Two fundamental, and related, challenges to prediction in ecology are complexity and idiosyncrasy. How do we evaluate the importance of multiple, interacting factors in mediating ecological structure and processes? And how do we assess whether the results are general? One promising way forward is the comparative-experimental approach, which integrates standardized experiments with observational data across environmental gradients to evaluate interactions among multiple processes and to test their generality. In the summer of 2011 the Zostera Experimental
Network (ZEN), a collaboration among ecologists across 15 Northern Hemisphere sites, initiated a set of parallel field experiments to explore the influence of regional gradients in biodiversity and environmental forcing on the balance of bottom-up and top-down control in communities of eelgrass (Zostera marina), a marine foundation species. Eelgrass is among the most widespread and abundant marine plants, and forms ecologically and economically important but threatened coastal habitats throughout the Northern Hemisphere. We factorially added nutrients and excluded small crustacean grazers (mesograzers) using a degradable chemical deterrent for 4 weeks at each site, and measured responses of the plant and associated animal communities.
Results/Conclusions
As expected, results varied strongly across the global range. Our cage-free deterrent treatment strongly reduced crustacean grazers everywhere, and at several sites this grazer exclusion released blooms of epiphytic algae and/or sessile invertebrates, which fouled the eelgrass leaves.
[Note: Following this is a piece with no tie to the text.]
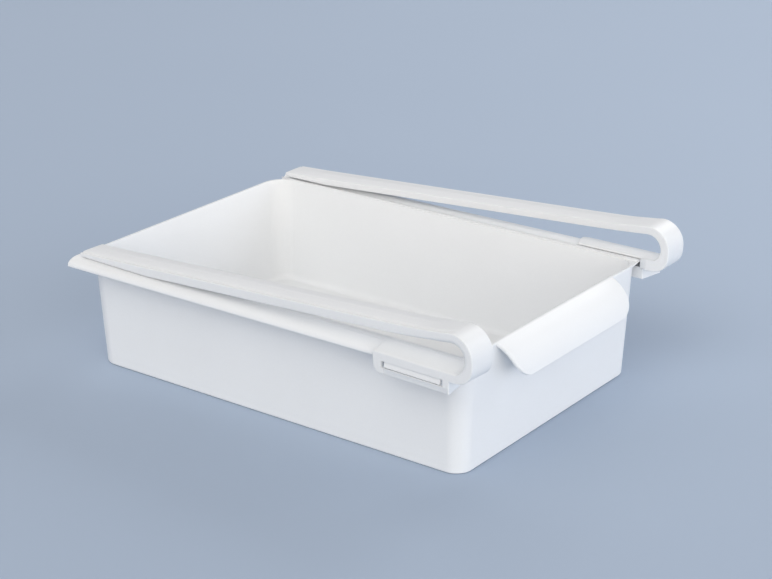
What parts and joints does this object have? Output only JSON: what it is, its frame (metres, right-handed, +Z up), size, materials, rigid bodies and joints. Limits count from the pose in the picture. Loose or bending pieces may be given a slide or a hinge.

In Chesapeake Bay, USA, where the experiment ran eight weeks, these algal blooms strongly reduced eelgrass biomass, demonstrating a mutualistic dependence between eelgrass and mesograzers. Surprisingly, given the prominent emphasis on eutrophication in seagrass ecology, nutrient addition generally had little effect on epiphyte accumulation or eelgrass growth. Ongoing research is analyzing the relative influence and interactions of grazer diversity and environmental forcing in mediating the variance in regulating processes across the global range.